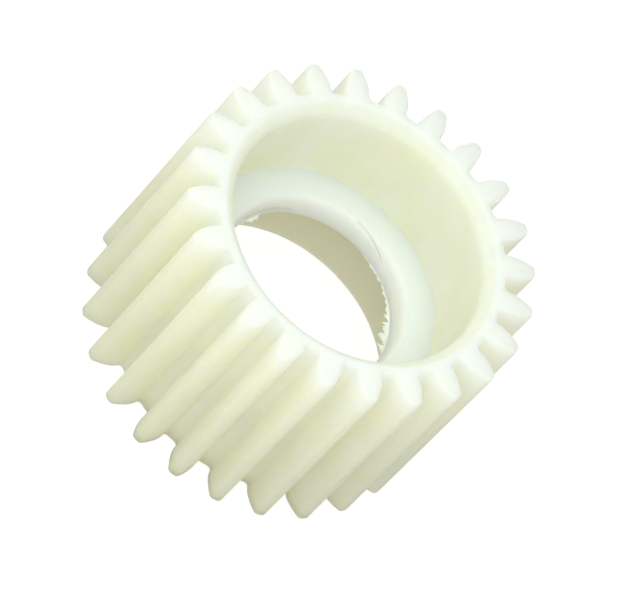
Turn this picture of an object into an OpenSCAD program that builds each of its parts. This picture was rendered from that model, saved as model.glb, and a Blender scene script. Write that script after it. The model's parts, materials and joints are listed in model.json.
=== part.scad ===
// Moulded spur gear with a ball-bearing seat in each end and a thin web between them.
// The gear stands on its lower end face. +Z runs along its axis, and the origin is the
// centre of the lower end face, with a tooth centred on +X.

/* [Teeth] */
// Module: pitch diameter divided by the number of teeth
gear_module = 1.5; // [1.5:0.1:2]
// Number of teeth
tooth_count = 24; // [24:1:40]
// Pressure angle in degrees
pressure_angle = 20; // [18:1:22]
// Radius that rounds each tooth's crest into its flanks
crest_round = 0.6; // [0.2:0.05:0.7]
// Radius of the fillet at each tooth's foot
root_fillet = 0.4; // [0.2:0.05:0.45]

/* [Body] */
// Width of the toothed face, from end to end
face_width = 25.5; // [24:0.5:40]
// Thickness of the web that parts the two bearing seats
web_thickness = 2.5; // [1.5:0.1:4]
// Diameter of the hole through the web
web_hole_d = 20; // [8:0.5:22]

/* [Bearing seats] */
// Diameter of the seat in each end, the outer diameter of a 12 x 28 x 8 bearing
seat_d = 28; // [24:0.5:28]
// Depth and width of the 45 degree lead-in at each seat's mouth
lead_in = 1.3; // [0.4:0.1:1.4]

/* [Hidden] */

// Standard full-depth proportions
pitch_r = gear_module * tooth_count / 2;
tip_r = pitch_r + gear_module;
root_r = pitch_r - 1.25 * gear_module;
base_r = pitch_r * cos(pressure_angle);

// Involute function in degrees: polar angle gained by a flank that leans by a degrees
function involute(a) = tan(a) * 180 / PI - a;

// Half of a tooth's angle on the base circle
half_tooth = 90 / tooth_count + involute(pressure_angle);

// The foot fillet touches the root circle and a radial line below the flank
foot_centre_r = root_r + root_fillet;
foot_touch_r = sqrt(foot_centre_r * foot_centre_r - root_fillet * root_fillet);

// The flank starts on the base circle, or at the fillet where that is further out
flank_start_r = max(base_r, foot_touch_r);
flank_start_lean = acos(base_r / flank_start_r);
flank_start_roll = tan(flank_start_lean) * 180 / PI;
foot_half = half_tooth - involute(flank_start_lean);
foot_offset = foot_half + asin(root_fillet / foot_centre_r);
foot_turn = 90 + foot_half - foot_offset;

// The crest arc's centre lies on the flank's parallel curve, one crest radius inside it
crest_centre_r = tip_r - crest_round;
crest_reach = sqrt(crest_centre_r * crest_centre_r - base_r * base_r);
flank_end_roll = (crest_reach + crest_round) / base_r * 180 / PI;
crest_lean = atan(crest_reach / base_r);
crest_offset = half_tooth - (flank_end_roll - crest_lean);
crest_turn = 90 - crest_lean;

// Points along a flank, a crest arc and a foot fillet
flank_steps = 8;
arc_steps = 4;

// Depth of each bearing seat
seat_depth = (face_width - web_thickness) / 2;

// Small overshoot that keeps cuts clear of the faces they pass through
clear = 1;

function polar(r, a) = [r * cos(a), r * sin(a)];

// A point on the flank at roll angle t, at polar angle 0 where the flank starts
function flank_point(t) = polar(base_r, t) + polar(base_r * t * PI / 180, t - 90);

function turned(p, a) = [p[0] * cos(a) - p[1] * sin(a), p[0] * sin(a) + p[1] * cos(a)];

// The lower half of a tooth that is centred on +X, from the root circle to the crest
half_outline = [
    for (i = [0 : arc_steps])
        polar(foot_centre_r, -foot_offset)
            + polar(root_fillet, 180 - foot_offset - foot_turn * i / arc_steps),
    for (i = [0 : flank_steps])
        turned(
            flank_point(flank_start_roll + (flank_end_roll - flank_start_roll) * i / flank_steps),
            -half_tooth
        ),
    for (i = [1 : arc_steps])
        polar(crest_centre_r, -crest_offset)
            + polar(crest_round, -crest_offset - crest_turn * (1 - i / arc_steps))
];

// The whole tooth: the half, then its mirror image in reverse order
tooth_outline = concat(
    half_outline,
    [for (i = [len(half_outline) - 1 : -1 : 0]) [half_outline[i][0], -half_outline[i][1]]]
);

module toothed_blank() {
    linear_extrude(height = face_width)
        polygon([
            for (k = [0 : tooth_count - 1])
                for (p = tooth_outline)
                    turned(p, k * 360 / tooth_count)
        ]);
}

// One bearing seat, open at z = 0 and cut upwards, with its conical lead-in
module seat_cut() {
    translate([0, 0, -clear])
        cylinder(d = seat_d, h = seat_depth + clear, $fn = 96);
    translate([0, 0, -clear])
        cylinder(d1 = seat_d + 2 * (lead_in + clear), d2 = seat_d, h = lead_in + clear, $fn = 96);
}

module gear() {
    color([0.93, 0.94, 0.86])
        difference() {
            toothed_blank();
            seat_cut();
            translate([0, 0, face_width])
                mirror([0, 0, 1])
                    seat_cut();
            cylinder(d = web_hole_d, h = face_width, $fn = 96);
        }
}

gear();
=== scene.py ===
import json
import math

import bmesh
import bpy
import numpy as np
from mathutils import Matrix, Vector


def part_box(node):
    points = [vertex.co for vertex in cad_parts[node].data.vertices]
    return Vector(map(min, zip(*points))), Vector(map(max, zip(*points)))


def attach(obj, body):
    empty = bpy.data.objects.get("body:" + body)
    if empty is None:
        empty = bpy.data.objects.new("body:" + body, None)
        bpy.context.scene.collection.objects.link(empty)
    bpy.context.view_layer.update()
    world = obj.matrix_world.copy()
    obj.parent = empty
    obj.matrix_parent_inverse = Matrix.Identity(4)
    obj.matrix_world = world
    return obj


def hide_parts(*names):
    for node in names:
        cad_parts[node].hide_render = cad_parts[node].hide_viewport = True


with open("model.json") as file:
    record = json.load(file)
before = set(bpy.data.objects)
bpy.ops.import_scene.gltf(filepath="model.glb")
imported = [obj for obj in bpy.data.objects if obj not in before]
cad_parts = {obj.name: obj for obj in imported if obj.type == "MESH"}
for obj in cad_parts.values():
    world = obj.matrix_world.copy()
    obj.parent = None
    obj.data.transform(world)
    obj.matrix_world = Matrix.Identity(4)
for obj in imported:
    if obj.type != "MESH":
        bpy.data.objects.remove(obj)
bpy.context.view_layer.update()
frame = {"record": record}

MM = 0.001
scene = bpy.context.scene

# ---------------------------------------------------------------- sizes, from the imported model

mounts = {mount["name"]: mount for mount in frame["record"]["mounts"]}
_, gear_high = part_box("gear")

TOOTH_COUNT = 24
PITCH_ANGLE = 2 * math.pi / TOOTH_COUNT
PRESSURE_ANGLE = math.radians(20)
TIP_R = gear_high.x
FACE_WIDTH = gear_high.z
MODULE = TIP_R / (TOOTH_COUNT / 2 + 1)
ROOT_R = TIP_R - 2.25 * MODULE
BASE_R = (TIP_R - MODULE) * math.cos(PRESSURE_ANGLE)
CREST_ROUND = 0.4 * MODULE
ROOT_FILLET = 0.4 * MM

SEAT_R = mounts["upper_bearing_seat"]["dims"]["r_mm"] * MM
WEB_HOLE_R = mounts["web_hole"]["dims"]["r_mm"] * MM
WEB_LOW = (FACE_WIDTH - mounts["web_hole"]["dims"]["length_mm"] * MM) / 2
WEB_HIGH = FACE_WIDTH - WEB_LOW
LEAD_IN = WEB_LOW - mounts["upper_bearing_seat"]["dims"]["length_mm"] * MM
MOUTH_R = SEAT_R + LEAD_IN

# ---------------------------------------------------------------- sizes of the moulding's detail

# Roundings of the tooth ends, measured inwards and along the axis
UPPER_EDGE = 0.25 * MM
UPPER_EDGE_DROP = 0.6 * MM
LOWER_EDGE = 0.35 * MM

# Roundings in the bore, from an end face to the web
MOUTH_EDGE = 0.5 * MM
SEAT_EDGE = 1.2 * MM
FLOOR_FILLET = 0.3 * MM
HOLE_EDGE = 0.9 * MM

# The lead-in's outer edge is blended by an arc that starts this far out on the end face
MOUTH_BLEND = MOUTH_EDGE * math.tan(math.pi / 8)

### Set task
Return nothing but the lines running from the line with "its conical lead-in" through the line with "bpy.context.scene.collection.objects.link(empty)", exactly as they appear.

### The answer
// One bearing seat, open at z = 0 and cut upwards, with its conical lead-in
module seat_cut() {
    translate([0, 0, -clear])
        cylinder(d = seat_d, h = seat_depth + clear, $fn = 96);
    translate([0, 0, -clear])
        cylinder(d1 = seat_d + 2 * (lead_in + clear), d2 = seat_d, h = lead_in + clear, $fn = 96);
}

module gear() {
    color([0.93, 0.94, 0.86])
        difference() {
            toothed_blank();
            seat_cut();
            translate([0, 0, face_width])
                mirror([0, 0, 1])
                    seat_cut();
            cylinder(d = web_hole_d, h = face_width, $fn = 96);
        }
}

gear();
=== scene.py ===
import json
import math

import bmesh
import bpy
import numpy as np
from mathutils import Matrix, Vector


def part_box(node):
    points = [vertex.co for vertex in cad_parts[node].data.vertices]
    return Vector(map(min, zip(*points))), Vector(map(max, zip(*points)))


def attach(obj, body):
    empty = bpy.data.objects.get("body:" + body)
    if empty is None:
        empty = bpy.data.objects.new("body:" + body, None)
        bpy.context.scene.collection.objects.link(empty)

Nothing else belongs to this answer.